DEVENUE réalité sur le plan strictement chirurgical en 1911 grâce à Alexis Carrel, la greffe d'organe a connu jusque dans les années 1950 une longue période d'empirisme sur le plan technique et d'inconnues sur le plan immunologique.
L'aventure a réellement commencé, raconte le Pr Iradj Gandj- bakhch, il y a une quarantaine d'années, grâce à la rencontre de trois pionniers, Norman Shumway, Christiaan Barnard et Christian Cabrol, qui travaillaient aux Etats-Unis, à l'université du Minnesota (Minneapolis), chez Clarence Walton Lillehei, «le père de la chirurgie à coeur ouvert», comme l'avait surnommé D.A. Cooley. Environ un millier de chirurgiens résidents ont fait leurs premières armes dans le service de ce visionnaire, décédé en 1999.
Les pionniers osent.
Il revient à Shumway d'avoir mis en place les fondements techniques de la greffe grâce à de nombreux travaux expérimentaux. C'est C. Barnard qui, après avoir observé les travaux de Shumway, a osé le premier briser le tabou de la greffe d'un coeur battant, en effectuant une intervention qualifiée d'historique le 3 décembre 1967 à l'hôpital Groote Schuur du Cap (Afrique du Sud).
En France, le Pr Christian Cabrol, quant à lui, a pu réaliser la première greffe cardiaque en Europe chez M. Clovis Roblain grâce à ce qu'il nomme modestement des «circonstances favorables». Alors responsable du service des urgences de l'hôpital de la Pitié-Salpêtrière au début des années 1960, il sera en 1972 le fondateur du service de chirurgie cardiaque de l'hôpital de la Pitié, qu'il dirigera jusqu'en 1990.

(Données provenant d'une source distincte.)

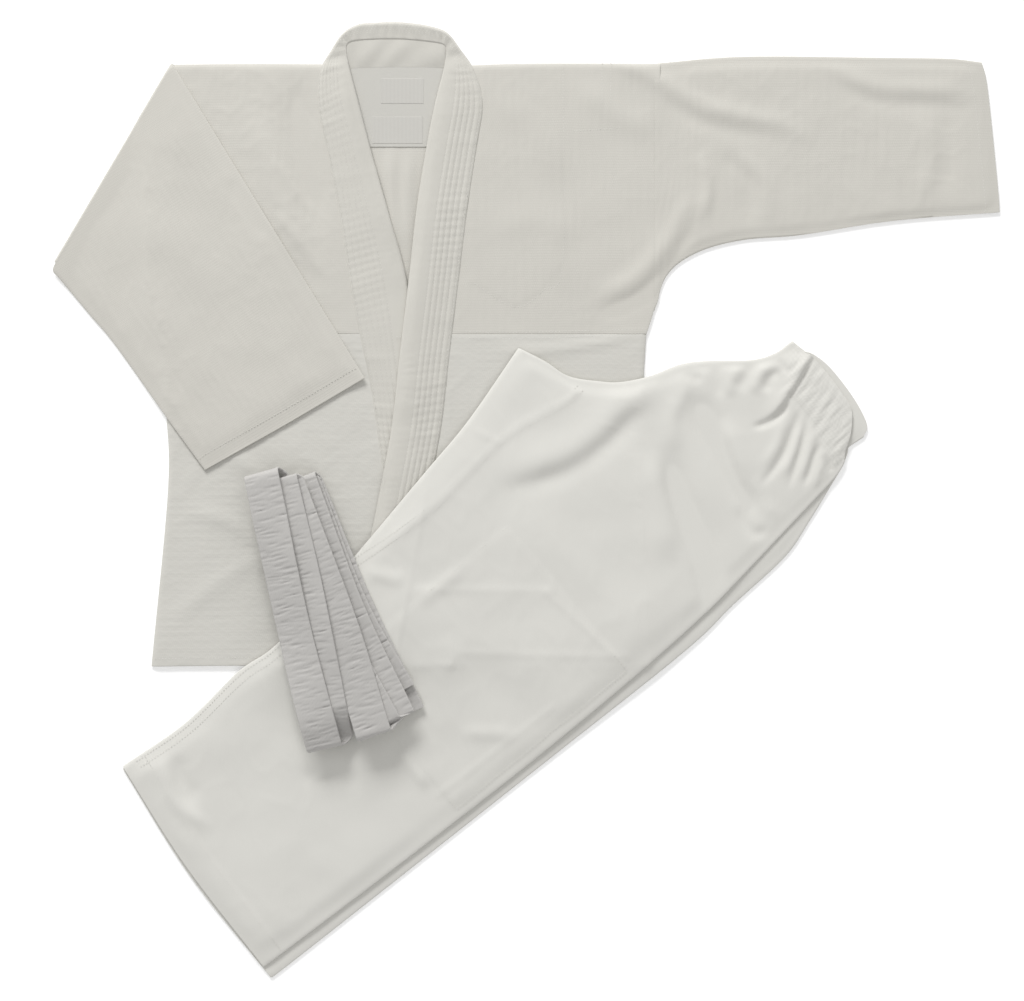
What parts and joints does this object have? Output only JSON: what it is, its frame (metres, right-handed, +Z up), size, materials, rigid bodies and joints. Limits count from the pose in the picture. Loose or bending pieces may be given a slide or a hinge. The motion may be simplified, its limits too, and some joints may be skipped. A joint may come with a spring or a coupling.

Et c'est précisément dans ce service, comme dans celui de N. Shumway à Minneapolis et quelques autres, que seront poursuivies les greffes. «Les équipes qui y ont cru» ont obtenu des résultats sur la survie de l'ordre de 20 à 40 % à un an. M. Emmanuel Vitria, né en 1920 et qui a été opéré en novembre 1968, à Marseille, par l'équipe du Pr Edmond Henry, dans le service du Pr Jouve, est un exemple bien connu de survie très prolongée. Ce patient décédé, en effet, en mai 1987, détiendra ainsi le record après transplantation cardiaque, avec une survie de 6 738 jours. Il a donc vécu dix-neuf ans avec le coeur d'un autre homme, Pierre Ponson, un fusilier marin décédé accidentellement, et a survécu quinze ans à son chirurgien.
La maturité de la greffe cardiaque a été rendue possible par les progrès des connaissances en immunologie, l'émergence des traitements immunosuppresseurs et la mise à la disposition du corps médical de la ciclosporine en 1981, ainsi que par la qualité du suivi histopathologique des greffons. Aujourd'hui, les protocoles d'immunosuppression ont encore été améliorés avec la mise sur le marché de nouveaux immunosuppresseurs comme le mycophénolate mofétil, un inhibiteur de l'inosine monophosphate déhydrogénase, l'évérolimus et le sirolimus, des inhibiteurs de la protéine mTOR (mammalian Target Of Rapamycin, ou cible de la rapamycine chez les mammifères).
Survie exceptionnelle.
Ainsi, actuellement, environ 360 greffes sont réalisées chaque année en France, dont 120 en Ile-de-France et 70 à l'hôpital de la Pitié.
La survie atteint actuellement 50 % à dix ans, chez des malades présélectionnés avec soin. Cette survie exceptionnelle est obtenue chez des patients ayant une cardiopathie irréversible, dont la durée de vie est menacée à court terme et dont la qualité de vie est devenue inacceptable. Pour mieux visualiser cette survie, elle doit être rapprochée de celle, très souvent beaucoup plus brève, qui est obtenue au cours de pathologies à la gravité comparable, dans des spécialités différentes comme la cancérologie.
Dans l'avenir, la xénotransplantation, ou transplantation d'organe provenant d'une espèce différente, qui n'est en rien un concept nouveau, fait l'objet d'un regain d'intérêt. Cependant, il s'agit d'une solution encore au stade expérimental et qui soulève de nombreuses difficultés techniques. Une nouvelle voie thérapeutique de l'insuffisance cardiaque chronique pourrait être ouverte par la transplantation de cellules souches. Enfin, l'assistance circulatoire de longue durée a été tentée. Sans remplacer la transplantation cardiaque, les deux courbes de survie étant totalement différentes, elle offre une possibilité à des patients qui étaient jusque-là condamnés.
D'après un entretien avec le Pr Iradj Gandjbakhch (service de chirurgie cardio-vasculaire, hôpital de la Pitié-Salpêtrière, Paris).